__Task statement__. Give back exactly the lines running from the line that holds "Reconstruct the object in this render as an" through the line that holds "break_gap = 0.8; // [0.4:0.1:1.2]", ends included, and no other lines.

__Records__.
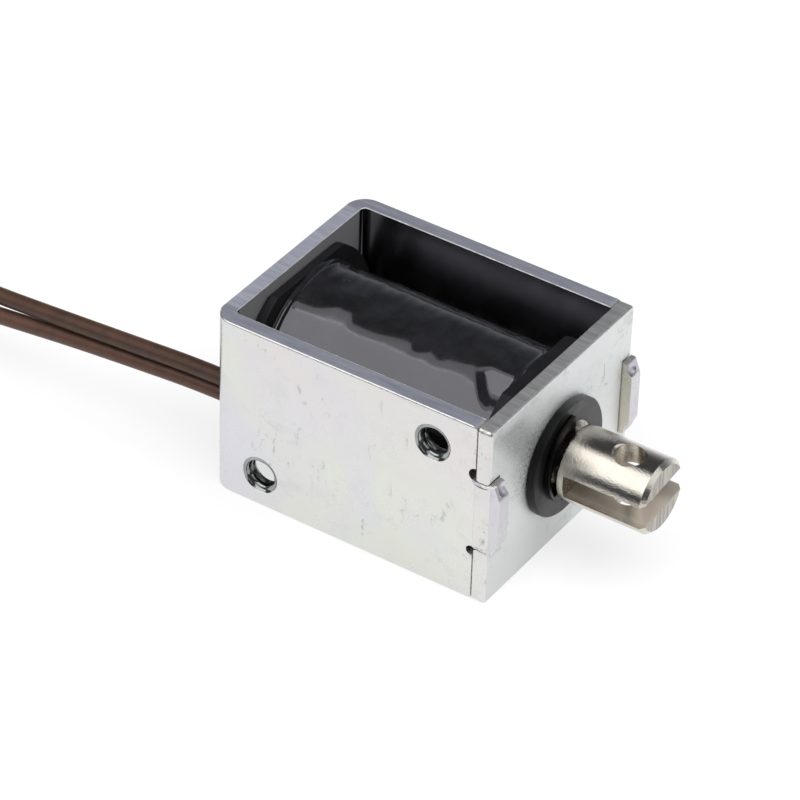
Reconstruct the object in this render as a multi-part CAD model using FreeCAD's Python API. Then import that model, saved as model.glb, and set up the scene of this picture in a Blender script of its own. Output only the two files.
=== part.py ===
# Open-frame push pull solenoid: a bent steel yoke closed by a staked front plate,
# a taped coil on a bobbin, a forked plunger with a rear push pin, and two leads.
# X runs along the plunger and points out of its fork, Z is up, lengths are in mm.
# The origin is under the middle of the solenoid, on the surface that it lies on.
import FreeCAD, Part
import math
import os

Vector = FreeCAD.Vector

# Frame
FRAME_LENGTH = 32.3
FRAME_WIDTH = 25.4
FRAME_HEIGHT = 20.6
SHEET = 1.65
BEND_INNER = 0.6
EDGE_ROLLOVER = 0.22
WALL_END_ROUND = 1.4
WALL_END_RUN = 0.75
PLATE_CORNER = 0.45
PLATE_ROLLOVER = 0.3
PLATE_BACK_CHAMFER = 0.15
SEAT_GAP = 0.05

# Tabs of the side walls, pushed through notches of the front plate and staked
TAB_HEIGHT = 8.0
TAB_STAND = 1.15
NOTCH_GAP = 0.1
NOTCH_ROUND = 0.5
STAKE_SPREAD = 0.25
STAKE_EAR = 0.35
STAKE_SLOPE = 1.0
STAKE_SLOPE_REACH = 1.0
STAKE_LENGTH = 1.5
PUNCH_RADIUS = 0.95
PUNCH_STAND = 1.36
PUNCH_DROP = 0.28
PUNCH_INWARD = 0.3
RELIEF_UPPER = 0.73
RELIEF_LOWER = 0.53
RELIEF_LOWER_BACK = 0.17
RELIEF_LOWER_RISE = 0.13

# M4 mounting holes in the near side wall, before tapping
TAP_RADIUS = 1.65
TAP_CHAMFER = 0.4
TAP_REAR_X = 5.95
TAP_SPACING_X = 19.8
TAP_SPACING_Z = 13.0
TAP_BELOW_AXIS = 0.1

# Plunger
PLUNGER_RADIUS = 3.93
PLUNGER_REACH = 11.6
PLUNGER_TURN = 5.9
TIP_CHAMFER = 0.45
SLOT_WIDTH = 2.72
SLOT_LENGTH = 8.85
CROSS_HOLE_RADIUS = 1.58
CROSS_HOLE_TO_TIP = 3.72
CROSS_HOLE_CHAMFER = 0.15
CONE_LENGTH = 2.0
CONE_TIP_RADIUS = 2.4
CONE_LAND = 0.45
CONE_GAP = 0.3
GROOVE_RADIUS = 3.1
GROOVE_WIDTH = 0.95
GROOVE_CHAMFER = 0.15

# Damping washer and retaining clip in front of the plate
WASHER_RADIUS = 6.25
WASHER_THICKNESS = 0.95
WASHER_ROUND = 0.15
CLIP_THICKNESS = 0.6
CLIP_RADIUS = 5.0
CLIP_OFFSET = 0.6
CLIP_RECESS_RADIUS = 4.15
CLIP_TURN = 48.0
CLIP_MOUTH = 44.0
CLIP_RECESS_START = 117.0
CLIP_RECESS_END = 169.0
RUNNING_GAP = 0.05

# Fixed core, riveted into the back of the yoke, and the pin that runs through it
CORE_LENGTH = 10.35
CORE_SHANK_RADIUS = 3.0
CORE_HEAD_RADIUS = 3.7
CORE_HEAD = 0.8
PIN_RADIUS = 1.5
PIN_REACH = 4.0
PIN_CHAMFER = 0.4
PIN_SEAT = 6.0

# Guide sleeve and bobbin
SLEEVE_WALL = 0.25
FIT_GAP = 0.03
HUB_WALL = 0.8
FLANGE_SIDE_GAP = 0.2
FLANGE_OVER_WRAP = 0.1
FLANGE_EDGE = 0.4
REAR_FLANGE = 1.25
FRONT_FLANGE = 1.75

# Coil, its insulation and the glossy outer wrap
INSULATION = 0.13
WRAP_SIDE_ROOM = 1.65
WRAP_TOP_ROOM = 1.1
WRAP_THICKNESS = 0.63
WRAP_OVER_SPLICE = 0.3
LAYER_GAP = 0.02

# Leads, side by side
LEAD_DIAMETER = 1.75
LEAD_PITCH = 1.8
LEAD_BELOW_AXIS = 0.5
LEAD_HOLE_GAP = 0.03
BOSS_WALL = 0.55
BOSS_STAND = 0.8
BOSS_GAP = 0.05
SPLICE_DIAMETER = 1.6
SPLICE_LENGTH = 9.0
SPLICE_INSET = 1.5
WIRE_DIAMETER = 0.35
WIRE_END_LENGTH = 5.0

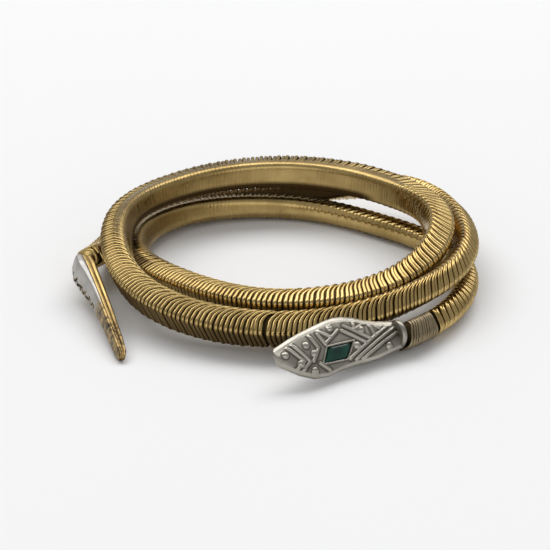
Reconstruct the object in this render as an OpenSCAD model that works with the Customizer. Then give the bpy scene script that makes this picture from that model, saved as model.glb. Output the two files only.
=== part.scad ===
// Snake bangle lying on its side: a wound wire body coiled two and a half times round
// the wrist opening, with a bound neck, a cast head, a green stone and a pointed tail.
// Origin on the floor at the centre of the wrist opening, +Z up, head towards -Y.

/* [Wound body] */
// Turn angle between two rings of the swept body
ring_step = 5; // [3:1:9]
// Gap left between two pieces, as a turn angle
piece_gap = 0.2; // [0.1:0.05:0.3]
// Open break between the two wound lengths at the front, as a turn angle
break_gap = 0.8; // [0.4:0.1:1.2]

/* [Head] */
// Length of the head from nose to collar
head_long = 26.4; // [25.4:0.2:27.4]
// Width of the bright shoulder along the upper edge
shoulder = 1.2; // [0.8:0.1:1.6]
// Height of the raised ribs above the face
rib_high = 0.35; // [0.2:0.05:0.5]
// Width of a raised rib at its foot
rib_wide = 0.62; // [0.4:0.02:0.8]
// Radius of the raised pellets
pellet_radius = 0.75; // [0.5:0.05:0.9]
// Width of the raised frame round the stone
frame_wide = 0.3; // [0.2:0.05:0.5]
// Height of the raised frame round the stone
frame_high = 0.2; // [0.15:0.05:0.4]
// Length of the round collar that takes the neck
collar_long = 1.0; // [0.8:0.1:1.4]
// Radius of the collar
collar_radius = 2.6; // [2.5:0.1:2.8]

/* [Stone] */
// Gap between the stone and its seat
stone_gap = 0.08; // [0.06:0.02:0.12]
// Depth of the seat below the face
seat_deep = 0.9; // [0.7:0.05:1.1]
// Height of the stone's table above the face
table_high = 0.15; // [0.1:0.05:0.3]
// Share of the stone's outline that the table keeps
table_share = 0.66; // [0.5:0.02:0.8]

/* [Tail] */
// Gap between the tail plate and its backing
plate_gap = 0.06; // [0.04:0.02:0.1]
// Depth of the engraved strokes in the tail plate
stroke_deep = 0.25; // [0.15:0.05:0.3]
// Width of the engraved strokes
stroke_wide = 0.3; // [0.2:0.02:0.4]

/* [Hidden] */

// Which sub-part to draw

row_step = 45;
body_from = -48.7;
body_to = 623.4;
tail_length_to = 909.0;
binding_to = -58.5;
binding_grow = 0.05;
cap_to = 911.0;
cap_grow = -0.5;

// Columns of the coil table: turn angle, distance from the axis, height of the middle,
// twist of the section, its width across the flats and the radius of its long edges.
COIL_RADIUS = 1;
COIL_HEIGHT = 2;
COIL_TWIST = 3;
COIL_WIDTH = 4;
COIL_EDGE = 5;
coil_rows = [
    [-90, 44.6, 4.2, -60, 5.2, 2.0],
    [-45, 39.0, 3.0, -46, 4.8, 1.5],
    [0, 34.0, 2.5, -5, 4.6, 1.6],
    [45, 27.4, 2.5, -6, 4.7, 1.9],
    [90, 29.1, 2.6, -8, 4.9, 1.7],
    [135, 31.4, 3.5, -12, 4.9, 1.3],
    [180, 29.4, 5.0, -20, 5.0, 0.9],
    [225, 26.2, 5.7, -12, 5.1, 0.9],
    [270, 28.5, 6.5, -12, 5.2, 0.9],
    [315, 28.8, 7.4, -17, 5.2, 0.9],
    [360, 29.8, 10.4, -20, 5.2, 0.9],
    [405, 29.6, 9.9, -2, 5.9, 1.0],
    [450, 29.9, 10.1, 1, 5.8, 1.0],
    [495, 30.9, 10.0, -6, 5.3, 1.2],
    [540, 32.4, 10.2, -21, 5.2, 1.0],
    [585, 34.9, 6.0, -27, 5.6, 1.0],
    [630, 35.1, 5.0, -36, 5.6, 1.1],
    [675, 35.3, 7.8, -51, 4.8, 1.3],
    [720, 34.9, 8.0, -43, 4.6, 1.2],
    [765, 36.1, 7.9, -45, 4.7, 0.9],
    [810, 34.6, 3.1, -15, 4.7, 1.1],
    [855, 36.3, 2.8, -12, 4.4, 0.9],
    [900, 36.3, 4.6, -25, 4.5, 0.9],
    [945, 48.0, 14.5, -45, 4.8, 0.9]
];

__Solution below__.
Reconstruct the object in this render as an OpenSCAD model that works with the Customizer. Then give the bpy scene script that makes this picture from that model, saved as model.glb. Output the two files only.
=== part.scad ===
// Snake bangle lying on its side: a wound wire body coiled two and a half times round
// the wrist opening, with a bound neck, a cast head, a green stone and a pointed tail.
// Origin on the floor at the centre of the wrist opening, +Z up, head towards -Y.

/* [Wound body] */
// Turn angle between two rings of the swept body
ring_step = 5; // [3:1:9]
// Gap left between two pieces, as a turn angle
piece_gap = 0.2; // [0.1:0.05:0.3]
// Open break between the two wound lengths at the front, as a turn angle
break_gap = 0.8; // [0.4:0.1:1.2]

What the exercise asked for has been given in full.